En 1970 nació el "Juego de la Vida", creado por el matemático John Conway. En una grilla en dos dimensiones, como un tablero de ajedrez, inicialmente hay sólo celdas blancas, salvo por algunas negras. Digamos que las celdas negras están "vivas", y las blancas "muertas". ¿Qué pasa al instante siguiente? Si una celda viva está rodeada de pocas celdas vivas (menos de dos), muere. Si una celda viva está rodeada de demasiadas celdas vivas (más de tres), también muere. Si una celda muerta está rodeada de suficientes celdas vivas (tres), se convierte en una celda viva. Podemos imaginar una analogía con algún animal que necesita de otros como él para vivir: Si hay suficientes en su entorno, se reproducen y nace un nuevo animal; si hay muy pocos, no tiene compañía, no puede reproducirse, y muere; si hay demasiados, compiten por el alimento y también muere.
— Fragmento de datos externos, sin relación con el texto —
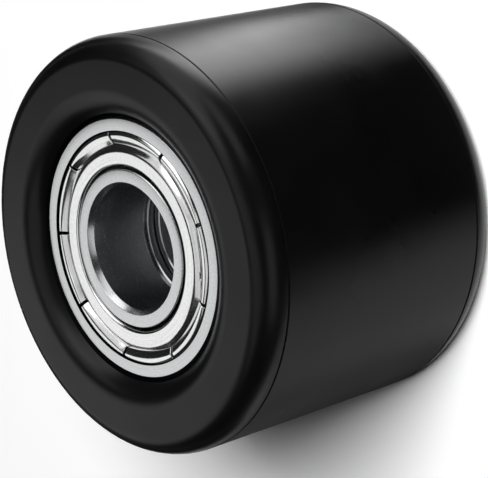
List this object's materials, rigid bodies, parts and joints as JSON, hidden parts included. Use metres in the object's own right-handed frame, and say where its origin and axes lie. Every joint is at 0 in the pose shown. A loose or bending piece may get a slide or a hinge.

Lo fascinante de este esquema es que, con distintas condiciones iniciales, se obtienen diversas figuras: Algunas nunca evolucionan, otras desaparecen espontáneamente, otras parecen moverse o incluso devorar a otras... un caldo de cultivo de seres artificiales, con vida aparentemente propia. Este autómata, en particular, capturó la imaginación de miles de personas al ser publicado en una revista de comunicación científica Scientific American, por un famoso divulgador científico, Martin Gardner, llamando la atención sobre este riquísimo campo de investigación sobre autómatas celulares, que no sólo invitaba a hacer preguntas muy abstractas y modelar de manera sencilla sistemas físicos complicados, sino que también hacía figuras bonitas que parecían vivas.
Gradualmente, a medida que el poder computacional aumentaba, simulaciones similares pudieron emular el movimiento colectivo de peces, lobos, aves u hormigas. ¿Tienen estas especies una inteligencia que les permite coordinarse con un objetivo común? Es una pregunta válida, pero la idea de autómatas celulares de Von Neumann y Ulam sugiere que no se necesita inteligencia, sino simplemente que cada individuo obedezca unas pocas reglas sencillas. La aparente inteligencia de las hormigas y peces puede ser más bien entendida como un fenómeno complejo, una coherencia que emerge de interacciones muy sencillas, y que no requieren realmente razonamiento, en el sentido que lo entendemos para el ser humano.
¿Son inteligentes los peces? Seguramente la respuesta no sea sí o no, porque hay más bien un continuo de comportamientos y desarrollos neuronales en la naturaleza, que dificultan distinguir los límites entre instinto e inteligencia, entre condicionamiento y razonamiento, o entre reflejo y sentimiento. Y justamente porque no es un tema sencillo, aquella curiosa indicación parlamentaria terminó cambiando el foco del debate de fondo sobre una ley estratégica. El tiempo dirá si, más allá de los memes, esto evoluciona en un debate inteligente.